Middle Class

How Do You Define The Middle Class?

by KNS Financial on February 24, 2011

When I was growing up, people talked about three main economics groups within society. There were the rich (upper class), the poor (lower class), and everybody in between (middle class). Investopedia recently posted an article looking at 6 signs that you’ve made it to middle class.

As I looked at some of the signs on their list, I began to wonder how exactly should we define what it means to be a part of the middle class. If we use a broad definition to describe the middle class, we come up with something like this – “a family that brings in too much money to be considered poor, but not enough to be considered rich”.

Well, let’s look at this list and decide whether these things actually demonstrate a family crossing the line from poverty into semi-abundance.

Signs That You Are Middle Class?

Home Ownership

The article proclaims that, “The step up from renting to owning signifies prosperity and achievement”. Most people who know me, already know how I feel about this subject. This idea of home ownership being a meaningful step in someone’s life is just not true.

My problem with using home ownership is that in order to be considered a homeowner, one only has to beg a loan officer to give him money apply for a loan to buy a house. Borrowing money to buy something, and then taking 30 years to pay the loan back is definitely not the same as buying an item. This is especially true when considering whether someone has “made it” to middle class or not.

Let me add that if someone has saved up enough money to buy a house without a loan, but then chooses to acquire a mortgage for other reasons (such as the ability to earn a higher guaranteed return on an investment then the interest rate on the loan), they have definitely crossed over into the middle class (and probably even higher)!

Automobile Ownership

This is a even more laughable than home ownership. Even though there are a lot more people who are able to purchase a car with their own money than compared to a house, there is still a lot to consider.

Firstly, many people who use automobile ownership as a status symbol, have a particular set of makes in mind. Some will only consider luxury cars to be a sign of moving up, others will include sports cars or even more “standard” cars with lots of accessories. The point is, this category is so subjective, that it can’t really be a clear sign that one has moved up from poverty to the middle class.

Secondly, many people borrow money to buy new cars. Actually, many people borrow money to buy used cars as well. Once this happens, you run into the same problem as with houses – you can’t borrow money to buy something and then use that purchase as proof that your economic status has changed!

The ability to purchase a reliable car, with cash, and without depleting your emergency fund, is a good indication that you have crossed over into a new economic class!

College Education For The Kids

I’ll save you the, “borrowing money to buy an item doesn’t count” speech and just say this – if you are able to pay for your child(ren) to receive a quality education from a college or university, then you are definitely not poor!

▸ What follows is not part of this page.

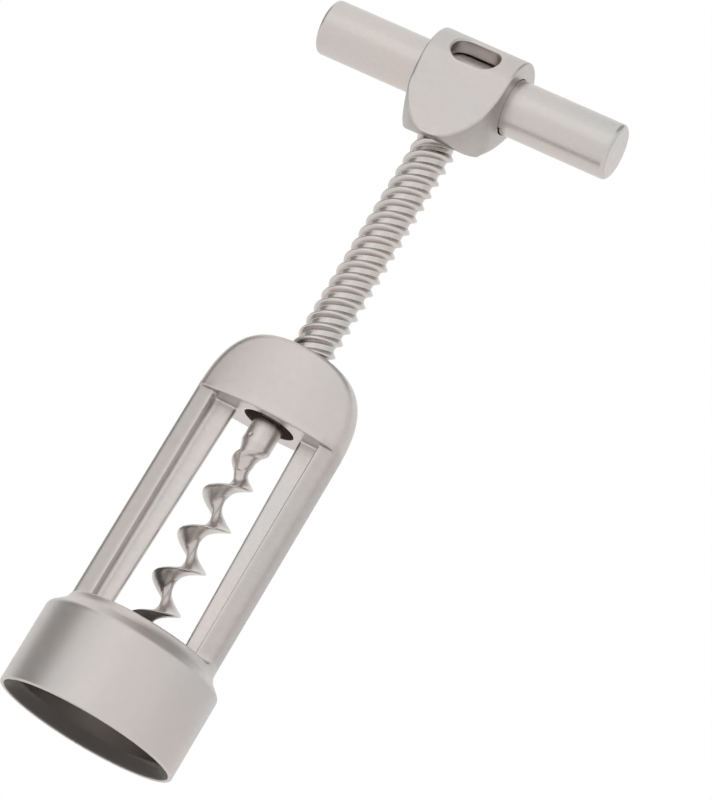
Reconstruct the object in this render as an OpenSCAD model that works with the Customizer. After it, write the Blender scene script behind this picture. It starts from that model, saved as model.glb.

Obviously, we are not counting grants, scholarships, and other forms of assistance in this evaluation, since those are often the product of low income or high academic achievement. Having a significant amount of college savings speaks very highly of one’s financial condition!

Retirement Security

This is a tough one because it involves more than just the means and ability to save for the future. Many people had a significant amount of money saved up for retirement, but then lost some or most of it due to bad performance in their investment vehicles, or bad decisions.

I do believe that having enough disposable income to build up adequate retirement savings indicates that you [at least] belong in the middle class. The fact that someone would know both the IRA contribution limits, 401k contribution limits, and take advantage of both, is more than what most people accomplish in this area!

Health Care Coverage

This is another difficult one because most people do not pay for their health care (at least not directly). Most people are part of a group through their employer, and so their employer pays a large portion (sometimes all) of the insurance premiums. Therefore, health care coverage is not always a function of income. In fact, most companies will pay a lower income because your health care coverage is also a part of your total compensation package. They may even offer a flexible spending account to sweeten the pot!

However, many people who don’t have health insurance through their employer often work at low paying jobs, or only work part time. Therefore, there can be a correlation between net worth and level of health care coverage.

Family Vacation

I really don’t know too many families that fail to take vacations, regardless of income level or net worth. This is another category where debt has leveled the playing field. Also, I don’t think this is a good indicator because there are too many ways that a “poor” family can come across $1,000 or $2,000 (tax refund, bonus, etc.).

My Thoughts

The fact that most people have access to debt makes it very difficult to determine who is poor and who is middle class. Because of this, examining possessions alone is an incomplete way to evaluate someone’s economic status. We must consider their level of income and debt as well as their possessions before making such a determination.

photo by renjith krishnan

Reader Questions

  1. Do you think that the three main economic classes are still applicable today?
  2. Do you think that debt has changed the way people view these classes?
  3. Where do you consider yourself to by, and why?